The portrait of his daughter, “Pauline Seven Days Old” is said to surpass all of his early works in “tenderness and depth of emotion.” Of this, a Centurion admirer said, “Her small half-formed face looks with puzzled wonder at an un known world and the delicacy of the tiny fingers searching for her wrapping is infinitely touching.” The sculpture is in New York’s Metropolitan.
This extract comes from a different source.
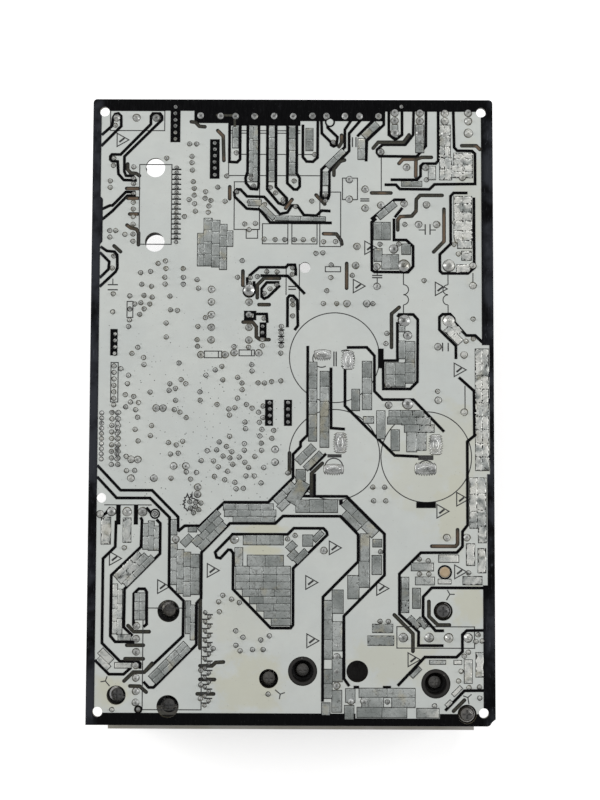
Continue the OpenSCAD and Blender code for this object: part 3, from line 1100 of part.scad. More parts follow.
module choke_core() {
    z = -choke_base_t - wire_d - choke_h;
    color([0.25, 0.45, 0.3]) place(choke_at, z) difference() {
        cylinder(h = choke_h, d = choke_d - 2 * wire_d, $fn = round_n);
        translate([0, 0, -over]) cylinder(h = choke_h + 2 * over, d = choke_hole_d + gap, $fn = round_n);
        translate([-divider_t / 2 - gap, -choke_d, -over])
            cube([divider_t + 2 * gap, 2 * choke_d, choke_h + 2 * over]);
    }
}

// One turn of wire round the core's section, as a closed frame
module turn(a) {
    r_in = choke_hole_d / 2 - wire_d;
    r_out = choke_d / 2;
    z = -choke_base_t - 2 * wire_d - choke_h;
    place(choke_at, z) rotate(a) translate([r_in, -wire_d / 2, 0]) difference() {
        cube([r_out - r_in, wire_d, choke_h + 2 * wire_d]);
        translate([wire_d, -over, wire_d]) cube([r_out - r_in - 2 * wire_d, wire_d + 2 * over, choke_h]);
    }
}

module choke_windings() {
    color([0.72, 0.4, 0.2]) for (side = [0, 180], i = [0 : turn_count - 1])
        turn(side + (i - (turn_count - 1) / 2) * turn_step);
}

// Section of a case of width w and height h with bevelled edges at its far end
module bevelled(w, h, bevel) {
    e = w / 2;
    polygon([[-e, bevel], [bevel - e, 0], [e - bevel, 0], [e, bevel], [e, h], [-e, h]]);
}

// Moulded or dipped case that stands just off the board on its pins
module moulded_case(at, size, bevel) {
    place(at, -stand - size[2]) intersection() {
        rotate([90, 0, 0]) linear_extrude(size[1], center = true) bevelled(size[0], size[2], bevel);
        rotate([90, 0, 90]) linear_extrude(size[0], center = true) bevelled(size[1], size[2], bevel);
    }
}

module pins(legs, d, h) {
    for (p = legs) place(p, -h) cylinder(h = h, d = d, $fn = small_n);
}

module cased_part(at, size, legs, bevel) {
    moulded_case(at, size, bevel);
    pins(legs, pin_d, stand + seat);
}

module main_relay() {
    color([0.12, 0.12, 0.13])
        cased_part(relay_at, [relay_size[0], relay_size[1], relay_h], relay_legs, relay_bevel);
}

module small_relays() {
    color([0.15, 0.3, 0.55]) {
        for (p = small_relays_at)
            moulded_case(p, [small_relay_size[0], small_relay_size[1], small_relay_h], relay_bevel);
        pins(small_relay_legs, small_pin_d, stand + seat);
    }
}

module filter_capacitor() {
    color([0.85, 0.72, 0.2]) cased_part(filter_at, filter_size, filter_legs, film_bevel);
}

module bus_film_capacitors() {
    color([0.75, 0.25, 0.15]) {
        for (p = film_at) moulded_case(p, film_size, film_bevel);
        pins(film_legs, pin_d, stand + seat);
    }
}

module surge_absorber() {
    c = spot([surge_legs[0][0], (surge_legs[0][1] + surge_legs[1][1]) / 2]);
    color([0.15, 0.35, 0.7]) {
        translate([c[0] - surge_t / 2, c[1], -surge_d / 2 - disc_lift]) rotate([0, 90, 0])
            cylinder(h = surge_t, d = surge_d, $fn = round_n);
        pins(surge_legs, pin_d, surge_d / 3);
    }
}

// Ceramic disc that stands on its two legs
module disc_part(p, d, t) {
    a = spot(first_leg(p));
    b = spot(second_leg(p));
    v = b - a;
    m = (a + b) / 2;
    translate([m[0], m[1], -d / 2 - disc_lift]) rotate([90, 0, atan2(v[1], v[0])]) translate([0, 0, -t / 2])
        cylinder(h = t, d = d, $fn = round_n);
    pins([first_leg(p), second_leg(p)], small_pin_d, d / 3);
}

module safety_capacitors() {
    color([0.2, 0.45, 0.65]) for (p = disc_pairs) disc_part(p, disc_d, disc_t);
}

module fuse_tube() {
    a = spot(fuse_legs[0]);
    b = spot(fuse_legs[1]);
    color([0.9, 0.88, 0.82])
        translate([a[0], b[1] + tube_inset, -fuse_d / 2 - fuse_raise]) rotate([-90, 0, 0])
            cylinder(h = a[1] - b[1] - 2 * tube_inset, d = fuse_d, $fn = round_n);
}

// Spring clip of the fuse: a U-shaped strip that holds the tube's end
module fuse_clips() {
    clip = [fuse_d + 1, clip_l, fuse_d + 2.4];
    color([0.78, 0.78, 0.75]) for (p = [[0, -1], [1, 1]])
        let (c = spot(fuse_legs[p[0]]))
        translate([c[0], c[1] - clip[1] / 2 + fuse_inset * p[1], 0]) difference() {
            translate([-clip[0] / 2, 0, -clip[2]]) cube(clip);
            translate([0, -over, -fuse_d / 2 - fuse_raise]) rotate([-90, 0, 0])
                cylinder(h = clip[1] + 2 * over, d = fuse_d, $fn = round_n);
            translate([gap - fuse_d / 2, -over, -clip[2] - over])
                cube([fuse_d - 2 * gap, clip[1] + 2 * over, fuse_d / 2 + over]);
        }
}

// Transformer: coil former with two pin rails and a wound centre, and the ferrite core round it
rail_h = 4;
rail_w = 3.5;
rail_web = 2;
core_leg = 4.95;
yoke_t = 2.8;
core_room = transformer_size[1] - 2 * core_leg;
channel_w = transformer_size[0] - 2 * rail_w;
web_z = -stand - rail_web;

module transformer_bobbin() {
    wound_top = -stand - rail_h + seat;
    wound = [channel_w + rail_w, core_room - gap, transformer_h - yoke_t - gap + wound_top];
    color([0.9, 0.75, 0.2]) {
        difference() {
            hanging_box(transformer_at, [transformer_size[0], transformer_size[1], rail_h], -stand);
            hanging_box(transformer_at, [channel_w, transformer_size[1] + 2 * over, rail_h], web_z);
        }
        hanging_box(transformer_at, wound, wound_top);
        pins(transformer_legs, small_pin_d, stand + seat);
    }
}

module transformer_core() {
    c = spot(transformer_at);
    w = channel_w - gap;
    color([0.22, 0.22, 0.23]) difference() {
        hanging_box(transformer_at, [w, transformer_size[1], transformer_h + web_z - gap], web_z - gap);
        translate([c[0] - w / 2 - over, c[1] - core_room / 2, yoke_t - transformer_h])
            cube([w + 2 * over, core_room, transformer_h]);
    }
}

// ---------------------------------------------------------------- small parts

controller_size = [6.3, 9.8, 3.4];
controller_leg = [1.3, 0.6, 2];
module supply_controller() {
    color([0.14, 0.14, 0.14]) {
        hanging_box(controller_at, controller_size, -stand);
        for (p = controller_legs)
            hanging_box([p[0] - sign(p[0] - controller_at[0]) * 0.45, p[1]], controller_leg, 0);
    }
}

processor_size = [10, 10, 1.4];
processor_leg = [1.1, 0.24, 0.6];
leg_pitch = 0.6;
leg_root = 0.1;

module microcontroller() {
    color([0.13, 0.13, 0.13]) {
        hanging_box(processor_at, processor_size, -leg_root);
        for (a = [0 : 90 : 270], i = [-7 : 7])
            place(processor_at, 0) rotate(a)
                translate([processor_size[0] / 2 - leg_root, (i - 0.2) * leg_pitch, -processor_leg[2]])
                    cube(processor_leg);
    }
}

module small_chips() {
    color([0.14, 0.14, 0.14]) for (p = chips_at) hanging_box([p[0], p[1]], [p[2], p[3], chip_h], 0);
}

// Floor of a socket, and how far its contacts stay inside its rim
socket_floor = 1.6;
tip_room = 1.5;
tab_size = [1.6, 0.8];
pin_size = [0.64, 0.64];
header_wall = 0.7;
header_side = 2.9;
header_end = 1.35;

// Box-shaped plug socket, open below, for a row of pins
module socket(x0, y0, x1, y1, h, wall) {
    a = spot([x0, y0]);
    b = spot([x1, y1]);
    difference() {
        translate([a[0], a[1], -h]) cube([b[0] - a[0], b[1] - a[1], h]);
        translate([a[0] + wall, a[1] + wall, -h - over])
            cube([b[0] - a[0] - 2 * wall, b[1] - a[1] - 2 * wall, h - socket_floor + over]);
    }
}

socket_h = 11;
// Room of a socket round its row of pins: left, below, right and above
load_room = [2.6, 4.4, 2.6, 5];
fan_room = [2.4, 4.4, 2.8, 3.2];
motor_room = [2.9, 4.2, 3.3, 2.8];

module row_socket(plug, room) {
    socket(plug[0] - room[0], plug[1] - room[1], plug[0] + plug[2] * (plug[3] - 1) + room[2],
        plug[1] + room[3], socket_h, plug_wall);
}

module load_connectors() {
    color([0.93, 0.92, 0.88]) {
        for (r = load_rows) row_socket([r[0], load_y, r[1], r[2]], load_room);
        row_socket(fan_plug, fan_room);
    }
}

module motor_connector() {
    color([0.93, 0.92, 0.88]) row_socket(motor_plug, motor_room);
}

// Contact that stands on the floor of a socket of height h
module contact(p, size, h) {
    place(p, -h + tip_room) translate([-size[0] / 2, -size[1] / 2, 0])
        cube([size[0], size[1], h - tip_room - socket_floor]);
}

module load_connector_tabs() {
    color([0.78, 0.77, 0.72])
        for (p = concat(load_pins, fan_plug_pins, motor_plug_pins)) contact(p, tab_size, socket_h);
}

header_h = 7;
module signal_connectors() {
    color([0.93, 0.92, 0.88]) for (h = headers)
        socket(h[0] - header_side, h[1] - header_end, h[0] + pin_pitch * (h[3] - 1) + header_side,
            h[1] + pin_pitch * (h[2] - 1) + header_end, header_h, header_wall);
}

module signal_connector_pins() {
    color([0.8, 0.78, 0.7])
        for (p = signal_pins) contact(p, pin_size, header_h);
}

// Small dipped part between its two legs
module radial_part(p) {
    a = spot(first_leg(p));
    b = spot(second_leg(p));
    v = b - a;
    l = norm(v) + 1.2;
    m = (a + b) / 2;
    e = small_t / 2;
    translate([m[0], m[1], -lead_h - small_h]) rotate([90, 0, atan2(v[1], v[0])])
        translate([0, 0, -e]) linear_extrude(small_t) polygon([
            [-l / 2, e], [-l / 2 + e, 0], [l / 2 - e, 0], [l / 2, e], [l / 2, small_h - e],
            [l / 2 - e, small_h], [-l / 2 + e, small_h], [-l / 2, small_h - e]]);
}

module radial_parts() {
    color([0.8, 0.5, 0.25]) for (p = radial_pairs) radial_part(p);
}

can_h = 11.4;
can_stand = 0.6;
module small_capacitors() {
    color([0.12, 0.16, 0.3]) for (p = can_pairs) {
        m = (spot(first_leg(p)) + spot(second_leg(p))) / 2;
        r = p[4] / 2;
        translate([m[0], m[1], -can_stand - can_h]) rotate_extrude($fn = 32) polygon([
            [0, 0], [r - 0.5, 0], [r, 0.5], [r, can_h - 1.8], [r - 0.4, can_h - 1.4],
            [r - 0.4, can_h - 1], [r, can_h - 0.6], [r, can_h], [0, can_h]]);
    }
}

axial_d = 2.6;
axial_z = -axial_d / 2 - gap;
// Length of the leads of an axial part between its body and the bend
axial_reach = 2;
module axial_parts() {
    color([0.16, 0.16, 0.17]) for (p = axial_pairs)
        let (a = spot(first_leg(p)), b = spot(second_leg(p)), v = b - a)
        translate([a[0], a[1], axial_z]) rotate([0, 90, atan2(v[1], v[0])]) translate([0, 0, axial_reach])
            cylinder(h = norm(v) - 2 * axial_reach, d = axial_d, $fn = small_n);
}

module component_leads() {
    color([0.75, 0.74, 0.7]) {
        pins(pair_legs(radial_pairs), lead_d, lead_h);
        pins(pair_legs(can_pairs), lead_d, can_stand);
        for (p = axial_pairs)
            let (a = spot(first_leg(p)), b = spot(second_leg(p)), v = b - a)
            for (end = [[a, 0], [b, 180]])
            translate([end[0][0], end[0][1], axial_z]) rotate(atan2(v[1], v[0]) + end[1]) {
                cylinder(h = -axial_z, d = lead_d, $fn = small_n);
                rotate([0, 90, 0]) translate([0, 0, -lead_d / 2])
                    cylinder(h = axial_reach + lead_d / 2, d = lead_d, $fn = small_n);
            }
    }
}

circuit_board();
guard_print();
solder_tracks();
solder_joints();
heatsink();
heatsink_screws();
compressor_drive_module();
fan_drive_module();
bridge_rectifier();
boost_transistor();
boost_diode();
device_holder();
support_peg();
bulk_capacitor(bulk_upper, bulk_upper_legs);  // bulk_capacitor_upper
bulk_capacitor(bulk_lower, bulk_lower_legs);  // bulk_capacitor_lower
bulk_capacitor(bulk_right, bulk_right_legs);  // bulk_capacitor_right
terminal_block();
terminal_clamps();
terminal_screws();
choke_base();
choke_core();
choke_windings();
main_relay();
small_relays();
filter_capacitor();
bus_film_capacitors();
surge_absorber();
safety_capacitors();
fuse_tube();
fuse_clips();
transformer_core();
transformer_bobbin();
supply_controller();
microcontroller();
small_chips();
load_connectors();
load_connector_tabs();
motor_connector();
signal_connectors();
signal_connector_pins();
radial_parts();
small_capacitors();
axial_parts();
component_leads();
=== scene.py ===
# %% [markdown]
# # A main control board, solder side up
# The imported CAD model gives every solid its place. This script dresses it in cells: each cell
# builds one kind of surface or material, says what it made, and can be read on its own.
# Lengths are metres in Blender. The layout grid of the board is in millimetres, measured from
# its lower left corner, and `grid` turns such a point into metres.

# %% Load the frame
import math
import bmesh
import bpy
import numpy as np
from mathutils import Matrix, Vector


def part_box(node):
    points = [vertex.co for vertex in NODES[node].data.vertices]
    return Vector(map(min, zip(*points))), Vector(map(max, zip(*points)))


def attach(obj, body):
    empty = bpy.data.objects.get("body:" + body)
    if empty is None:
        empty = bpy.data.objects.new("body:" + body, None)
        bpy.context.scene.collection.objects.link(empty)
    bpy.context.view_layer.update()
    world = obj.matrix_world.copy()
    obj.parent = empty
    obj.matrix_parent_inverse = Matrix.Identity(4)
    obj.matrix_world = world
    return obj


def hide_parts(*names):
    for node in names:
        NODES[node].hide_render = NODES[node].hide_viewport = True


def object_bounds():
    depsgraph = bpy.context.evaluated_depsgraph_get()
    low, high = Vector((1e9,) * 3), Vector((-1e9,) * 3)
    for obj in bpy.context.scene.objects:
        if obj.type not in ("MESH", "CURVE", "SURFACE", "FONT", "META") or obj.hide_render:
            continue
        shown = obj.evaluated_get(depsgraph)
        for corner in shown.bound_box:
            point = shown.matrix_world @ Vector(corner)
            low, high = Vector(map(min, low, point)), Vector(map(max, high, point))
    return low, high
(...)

Best known to New Yorkers is “Prometheus” at the Rockefeller Plaza skating rink and beloved of children are the bronze gates of the Bronx Zoo, gay and humorous with many animals from “the sad absurdity of Apes” to the “amusing pomp and solemnity of the Ibis, the Crane and the Heron.” Other masterpieces are the Morgan Tablet, Young Lincoln, the Celestial Sphere, Girl and Gazelles, Centaur and Dryad. There is also the Soldiers Monument at Thiaucourt in France, and, in collaboration with Centurion architect Eric Gugler, the American War Memorial at Anzio.
Paul left us after being more than half his life in The Century. He went painlessly and in the midst of his work. There is grief at his going, but he has given us so much of himself and of enduring beauty that we can never quite say, “Addio.”
Roger Burlingame
1967 Century Association Yearbook
Manship was a prominent American sculptor who began his studies at the St. Paul School of Art. From there he went to the Pennsylvania Academy of Fine Arts, before enrolling in the Art Students League of New York. From 1905 to 1907 he served as an assistant to sculptor Solon Borglum. In 1909, he won the highly sought-after Prix de Rome and attended the American Academy in Rome for three years. Manship was one of the first artists to become aware of the vast scope of art history being newly excavated and became intensely interested in Egyptian and pre-classical Greek sculpture.
When he returned to America from his European sojourn, Manship found that his refined style of simplified line and detail was attractive to both modernists and conservatives. He produced over 700 works in his career including creating statues and busts of Theodore Roosevelt, Samuel Osgood, John D. Rockefeller, Gifford Beal and Henry L. Stimson. Manship was very adept at low relief and used these skills to produce a large number of coins and medals, one being the John F. Kennedy inaugural medal. He was chosen by the American Battle Monuments Commission to create monuments following both World Wars. Probably his most well-known work is the Prometheus statue in Rockefeller Center, though for Centurions, his most famous creation is the Manship Bowl. This came about one New Year’s Eve in the 20’s when Ingalls Kimball raised up an ugly ceramic bowl and smashed it on the Art Gallery floor. He then turned to Manship and said, “Now, Paul, you will make us a bowl worthy of the Century.” Manship was also father of artist and sculptor John Paul Manship.
Manship served on the board of the Smithsonian American Art Museum and chaired the board. In 2004 the Smithsonian mounted a retrospective of his career.